— START —

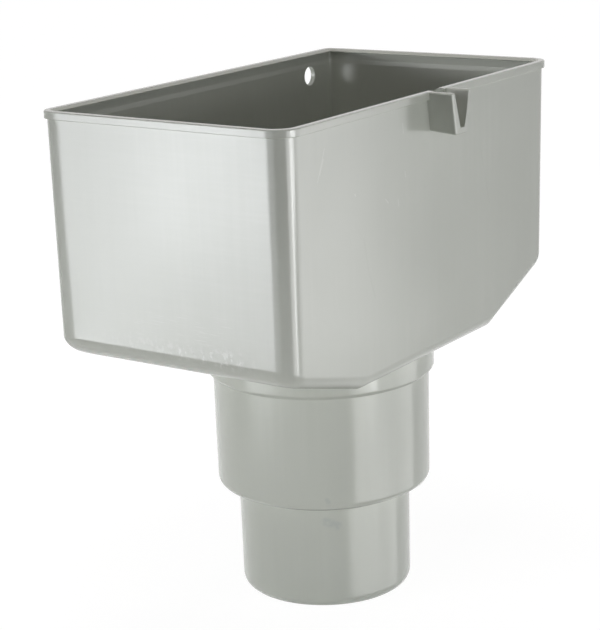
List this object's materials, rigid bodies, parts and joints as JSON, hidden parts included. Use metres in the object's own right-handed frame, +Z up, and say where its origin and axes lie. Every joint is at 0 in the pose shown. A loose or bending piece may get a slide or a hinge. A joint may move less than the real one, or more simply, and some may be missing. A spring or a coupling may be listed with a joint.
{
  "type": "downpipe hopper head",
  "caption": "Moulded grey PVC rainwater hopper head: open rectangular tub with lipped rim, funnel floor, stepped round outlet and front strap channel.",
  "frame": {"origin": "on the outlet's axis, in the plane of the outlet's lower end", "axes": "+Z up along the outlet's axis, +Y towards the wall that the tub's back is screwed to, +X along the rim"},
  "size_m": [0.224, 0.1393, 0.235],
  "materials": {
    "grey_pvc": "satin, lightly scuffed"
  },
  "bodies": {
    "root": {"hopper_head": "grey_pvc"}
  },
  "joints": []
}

— END —
— START —

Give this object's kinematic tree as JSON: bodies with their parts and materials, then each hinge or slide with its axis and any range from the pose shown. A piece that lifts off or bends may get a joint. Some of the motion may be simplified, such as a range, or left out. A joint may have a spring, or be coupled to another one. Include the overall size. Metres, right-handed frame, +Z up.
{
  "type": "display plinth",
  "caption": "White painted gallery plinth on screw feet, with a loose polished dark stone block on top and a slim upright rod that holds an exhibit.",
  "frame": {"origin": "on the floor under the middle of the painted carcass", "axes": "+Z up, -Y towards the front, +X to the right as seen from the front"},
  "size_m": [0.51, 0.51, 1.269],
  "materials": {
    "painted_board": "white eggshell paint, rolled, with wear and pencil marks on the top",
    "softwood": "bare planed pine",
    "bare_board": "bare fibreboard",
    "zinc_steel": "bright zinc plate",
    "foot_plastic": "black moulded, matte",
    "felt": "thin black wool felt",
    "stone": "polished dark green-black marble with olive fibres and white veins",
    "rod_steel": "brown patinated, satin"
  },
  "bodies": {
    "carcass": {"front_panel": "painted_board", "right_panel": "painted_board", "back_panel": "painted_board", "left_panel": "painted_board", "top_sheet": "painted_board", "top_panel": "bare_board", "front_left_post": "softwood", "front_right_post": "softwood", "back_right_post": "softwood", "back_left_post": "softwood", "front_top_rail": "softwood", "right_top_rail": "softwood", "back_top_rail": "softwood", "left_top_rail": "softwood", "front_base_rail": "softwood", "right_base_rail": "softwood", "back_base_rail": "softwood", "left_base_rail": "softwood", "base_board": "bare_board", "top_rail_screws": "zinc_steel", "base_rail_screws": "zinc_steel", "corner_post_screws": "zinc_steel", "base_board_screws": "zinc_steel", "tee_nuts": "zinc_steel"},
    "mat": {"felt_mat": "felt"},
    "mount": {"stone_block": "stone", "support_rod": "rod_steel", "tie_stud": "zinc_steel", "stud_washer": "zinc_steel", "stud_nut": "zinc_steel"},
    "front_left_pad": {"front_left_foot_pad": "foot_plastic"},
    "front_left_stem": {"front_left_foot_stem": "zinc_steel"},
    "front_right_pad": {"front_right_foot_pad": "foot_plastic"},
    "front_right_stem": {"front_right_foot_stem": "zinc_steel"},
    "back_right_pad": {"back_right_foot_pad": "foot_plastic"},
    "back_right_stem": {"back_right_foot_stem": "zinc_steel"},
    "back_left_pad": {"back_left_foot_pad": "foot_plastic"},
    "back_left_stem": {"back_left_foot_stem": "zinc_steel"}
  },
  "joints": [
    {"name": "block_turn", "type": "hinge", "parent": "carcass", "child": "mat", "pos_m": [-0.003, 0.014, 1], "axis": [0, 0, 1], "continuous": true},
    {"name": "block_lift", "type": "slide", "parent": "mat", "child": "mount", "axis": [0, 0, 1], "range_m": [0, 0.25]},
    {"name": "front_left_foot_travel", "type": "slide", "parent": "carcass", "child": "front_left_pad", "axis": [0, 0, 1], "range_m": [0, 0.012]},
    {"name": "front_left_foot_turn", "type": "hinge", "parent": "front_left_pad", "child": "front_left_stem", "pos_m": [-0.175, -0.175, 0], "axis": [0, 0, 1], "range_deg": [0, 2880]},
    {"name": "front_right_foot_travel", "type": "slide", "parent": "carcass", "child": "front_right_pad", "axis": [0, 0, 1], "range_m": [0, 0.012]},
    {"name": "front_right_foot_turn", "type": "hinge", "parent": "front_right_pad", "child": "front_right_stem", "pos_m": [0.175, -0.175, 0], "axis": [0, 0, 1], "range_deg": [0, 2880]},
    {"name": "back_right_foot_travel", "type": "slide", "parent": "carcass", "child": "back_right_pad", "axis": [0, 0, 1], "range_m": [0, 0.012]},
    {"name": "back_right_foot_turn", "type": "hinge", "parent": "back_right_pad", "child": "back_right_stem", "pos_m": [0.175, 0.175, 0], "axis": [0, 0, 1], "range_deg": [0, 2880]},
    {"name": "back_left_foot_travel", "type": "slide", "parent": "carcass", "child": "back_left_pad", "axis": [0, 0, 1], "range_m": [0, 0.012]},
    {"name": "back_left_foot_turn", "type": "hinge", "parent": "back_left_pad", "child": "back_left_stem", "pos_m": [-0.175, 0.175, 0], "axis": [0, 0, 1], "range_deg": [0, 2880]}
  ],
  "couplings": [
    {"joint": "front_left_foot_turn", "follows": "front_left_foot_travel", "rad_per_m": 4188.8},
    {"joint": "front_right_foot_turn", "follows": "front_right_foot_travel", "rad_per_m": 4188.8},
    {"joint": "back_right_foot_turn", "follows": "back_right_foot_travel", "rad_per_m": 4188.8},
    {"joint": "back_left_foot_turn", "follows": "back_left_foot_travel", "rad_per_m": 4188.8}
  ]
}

— END —

*SHORT PROBLEM*
Look for lines containing the string "object" and copy them all.

*SOLUTION TO THE EXERCISE*
List this object's materials, rigid bodies, parts and joints as JSON, hidden parts included. Use metres in the object's own right-handed frame, +Z up, and say where its origin and axes lie. Every joint is at 0 in the pose shown. A loose or bending piece may get a slide or a hinge. A joint may move less than the real one, or more simply, and some may be missing. A spring or a coupling may be listed with a joint.
Give this object's kinematic tree as JSON: bodies with their parts and materials, then each hinge or slide with its axis and any range from the pose shown. A piece that lifts off or bends may get a joint. Some of the motion may be simplified, such as a range, or left out. A joint may have a spring, or be coupled to another one. Include the overall size. Metres, right-handed frame, +Z up.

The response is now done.